■ CHALLENGE:
Bring together all lines of the material below that contain the string "FreeCAD".

■ EXERCISE DATA:
+---+

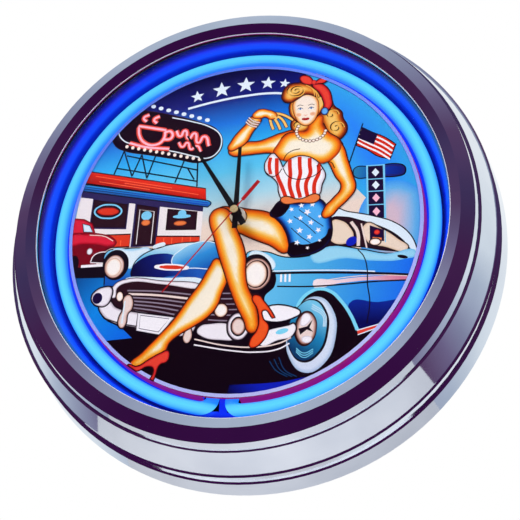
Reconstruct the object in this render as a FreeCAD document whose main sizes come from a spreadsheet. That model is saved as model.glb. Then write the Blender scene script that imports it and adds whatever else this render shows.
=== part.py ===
import FreeCAD, Part
import Sketcher
import math
import os
from FreeCAD import Placement, Rotation, Vector

# Neon wall clock. Everything is drawn in the clock frame: X to the right, Y up, Z from the wall
# towards the room, with the hands' axis on Z and the wall at Z = 0. STAND then turns each finished
# piece so that the front faces -Y and Z is up.

os.makedirs("parts", exist_ok=True)
doc = FreeCAD.newDocument("neon_wall_clock")
STAND = Placement(Vector(0, 0, 0), Rotation(Vector(1, 0, 0), 90))

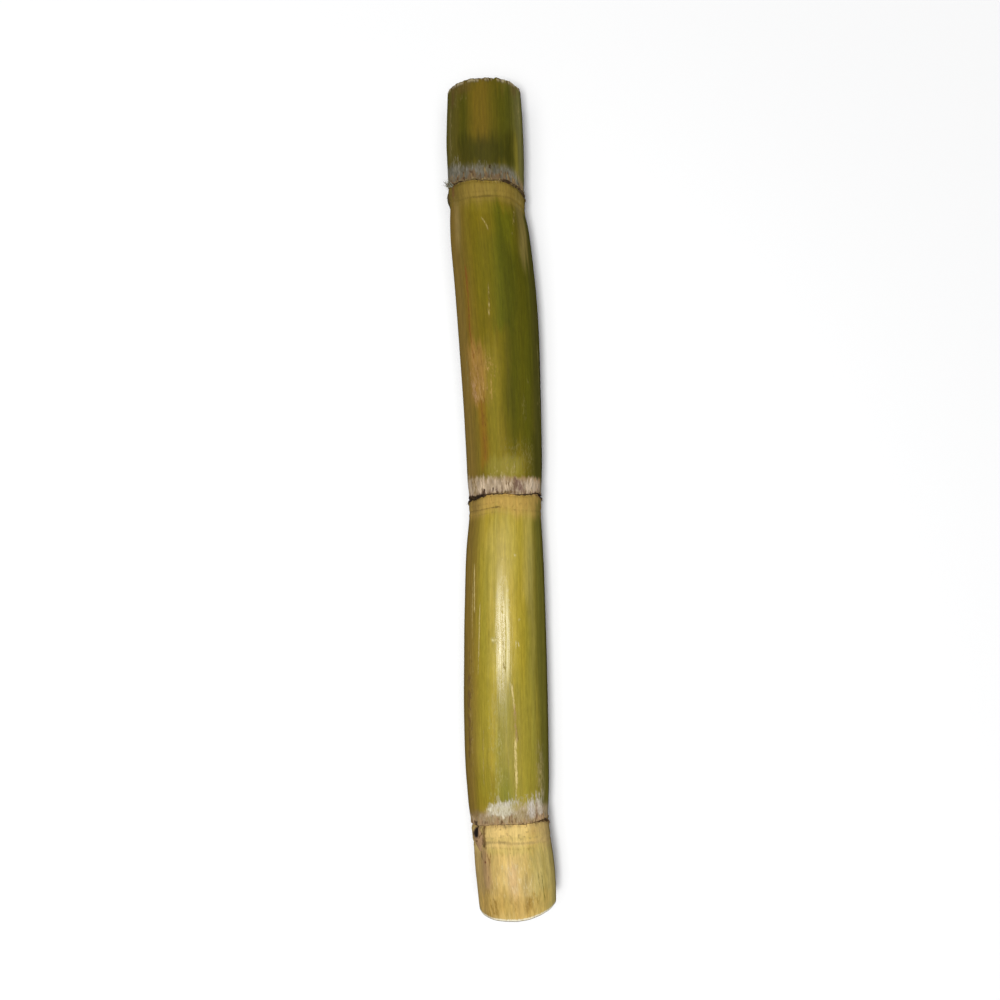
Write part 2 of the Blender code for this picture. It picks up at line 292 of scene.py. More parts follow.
def node_relief(node, at):
    """The height of a node's rings over the plain cane."""
    past = past_scar(node, at)
    ring = past_ring(node, at) / RING_HALF
    before = node.ridge * ease(1 + past / SCAR_LEAD)
    torn = bump((past + 1.4 * MM) / (1.6 * MM)) * (fibres(at.grain, 0.7, 1.6) - 0.4)
    lip = np.where(past < 0, before, node.ridge * ease(1 - past / SCAR_LIP))
    crevice = ease(past / (0.6 * SCAR_LIP)) * (1 - ease((past - 0.5 * MM) / CREVICE_WIDTH))
    swell = ease((past - CREVICE_WIDTH) / (1.5 * MM)) * ease((-0.2 - ring) / 1.5)
    roots = ROOT_HEIGHT * root_bumps(past, at.around) * ease(-1 - ring)
    grooves = 0.07 * bump(ring * 1.2) + 0.05 * bump((ring - 2.0) * 1.2)
    relief = lip + 0.22 * MM * torn - CREVICE_DEPTH * crevice + BAND_SWELL * swell + roots
    return relief + (0.12 * bump((ring - 1) / 1.4) - grooves) * MM


def furrow(distance, around):
    """How deep the groove is that runs from each bud towards the tip."""
    depth = 0.0
    for node in NODES:
        past_bud = distance - node.scar - BUD_START - BUD_LENGTH / 2
        across = turn_between(around, node.bud) * through_stations(distance, RADIUS)
        along = ease(past_bud / (BUD_LENGTH / 2)) * ease(1 - past_bud / FURROW_LENGTH)
        depth = depth + FURROW_DEPTH * along * np.exp(-((across / FURROW_WIDTH) ** 2))
    return depth


def skin_radius(distance, around):
    """The finished surface, with its rings, flutes and fine ribs."""
    at = places(distance, around)
    radius = through_stations(at.distance, RADIUS) - furrow(at.distance, at.around)
    for node in NODES:
        radius = radius + node_relief(node, at)
    for across, along, shift, height in RIND_RELIEF:
        radius += sway(at.grain, across, along, shift) * height * MM
    radius -= FLUTE_DEPTH * mark_cover(FLUTE, at)
    edge = np.minimum(at.distance, STALK_LENGTH - at.distance)
    return radius - CUT_EDGE * (1 - ease(edge / CUT_EDGE))


def cut_shift(distance, around):
    """How far the torn root-end edge stands out, and the sawn tip-end edge."""
    grain = straight(distance * 0, around)
    torn = sway(grain, 1.5, 9, 6) * 0.6 + sway(grain, 0.6, 9, 7) * 0.5
    sawn = sway(grain, 4, 9, 8) * 0.4
    root = torn * (1 - ease(distance / CUT_REACH))
    tip = sawn * (1 - ease((STALK_LENGTH - distance) / CUT_REACH))
    return (root + tip) * MM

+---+

■ ANSWER FOR THIS EXERCISE:
Reconstruct the object in this render as a FreeCAD document whose main sizes come from a spreadsheet. That model is saved as model.glb. Then write the Blender scene script that imports it and adds whatever else this render shows.
import FreeCAD, Part
from FreeCAD import Placement, Rotation, Vector
doc = FreeCAD.newDocument("neon_wall_clock")